The "space" was at Hollins University in Roanoke, Va., where Simoneau received a master's in dance in 2009. It since has morphed into a small square of light that dancers will inhabit during the first dance in "Flight Distance I, II and III."

"It almost seemed too tight for things to happen," said Lindsay Fisher, who was among the dancers who climbed into the shower. "It's the whole element of personal space and how much you let someone interfere with or step in your personal space."

"Flight," a trio of dances choreographed by Simoneau, explores "the boundaries of personal space, unwritten spatial rules and intimacy in relation to space" as well as "the power dynamics established between two or among several performers," Simoneau says in media materials. It also aims to provoke such questions as: "How do we react to an intrusion into our personal space? How does close proximity create a sense of intimacy? Is there power in claiming one's space?"

Simoneau, a native of Quebec, has lived for several years in Winston-Salem with her husband, Thomas Wilson. She received a bachelor's in contemporary dance from UNC School of the Arts in 2002.

She said issues related to personal space have always interested her as a choreographer.

"With dance, the relationship and the space between two people are always addressed," she said. "I wanted to consciously address it."

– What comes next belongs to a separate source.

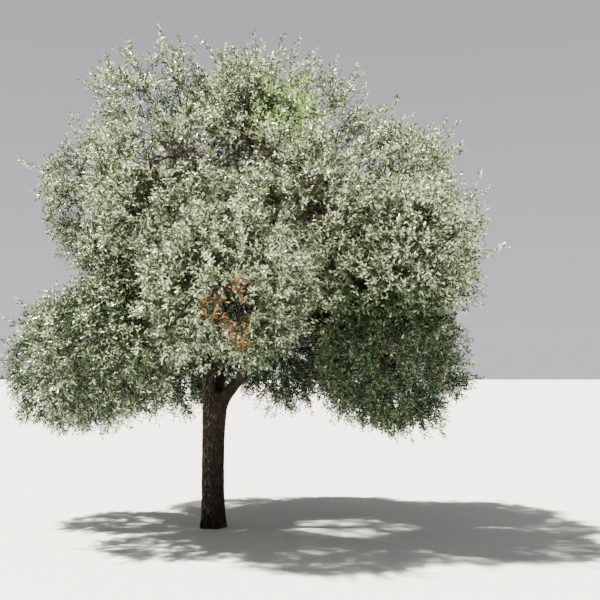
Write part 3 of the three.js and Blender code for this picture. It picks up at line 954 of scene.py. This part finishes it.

With "Flight," Simoneau's intentions are even more ambitious. She also wants the performance to be an annual Helen Simoneau Danse presentation of programs in Winston-Salem and New York — quite an undertaking in terms of organization and fundraising.

 

* * * * *

"Flight" will have cost $30,000 to present in Winston-Salem, with funding coming from individual donors, the Mary Duke Biddle Foundation, the Arts Council of Winston-Salem and Forsyth County, and the N.C. Arts Council.

 

The N.C. Arts Council last year awarded Simoneau a $10,000 choreographic fellowship, which became seed money for a two-phase project. One phase is the performance, and the other was a residency last summer at UNCSA, where dancers — many UNCSA alumni based in New York and other cities — learned dances II and III. UNCSA donated rehearsal space for three weeks.

Composers Jonathan Melville Pratt, a UNCSA alumnus, and Chris Andraka were commissioned to write music for "Flight." Nine dancers, including Simoneau, are involved in "Flight," and each was paid a modest wage during the creation phase ($8 an hour) and will be paid for the performance ($400 a week).

Simoneau's plans are ambitious, especially because a relatively large cast is performing new works to commissioned music, but there is precedence for something similar by UNCSA graduates. The No Rules Theatre Company performs regularly in Hanesbrands and in Washington.

"All these people who know me in Winston-Salem have never seen the choreographic work that I do," she said. "I felt it was really important to bring it to Winston-Salem. That's where I live."

Simoneau has established most of her artistic credentials elsewhere. In 2009, she performed "The Gentleness Was in Her Hands," her solo dance, at the Internationales Solo-Tanz-Theater Festival in Stuttgart, winning first place for choreography and third place for performance. Her choreography has also been staged at other dance festivals and venues around the world.

"Her solo was a big eye-opener for audiences, presenters and funders," said Kristin Taylor, a dancer from Durham.

 

* * * * *

Taylor studied with Simoneau at UNCSA and will perform in a duet with her Thursday and Friday. The duet is the third dance. It will be accompanied by Pratt's recorded music. Pratt described it as a complex study in polyrhythms with unconventional instruments — found objects made of glass and metal, a pump organ, a celeste and a piano sounding board.

 

The duet showcases the dancers attacking the same movements in different ways that complement their personalities and strengths.

"I admire her ability to have an automatic sense of what she'd like to see in her work," Taylor said. "You can tell that she prepares for her rehearsals and her work in general."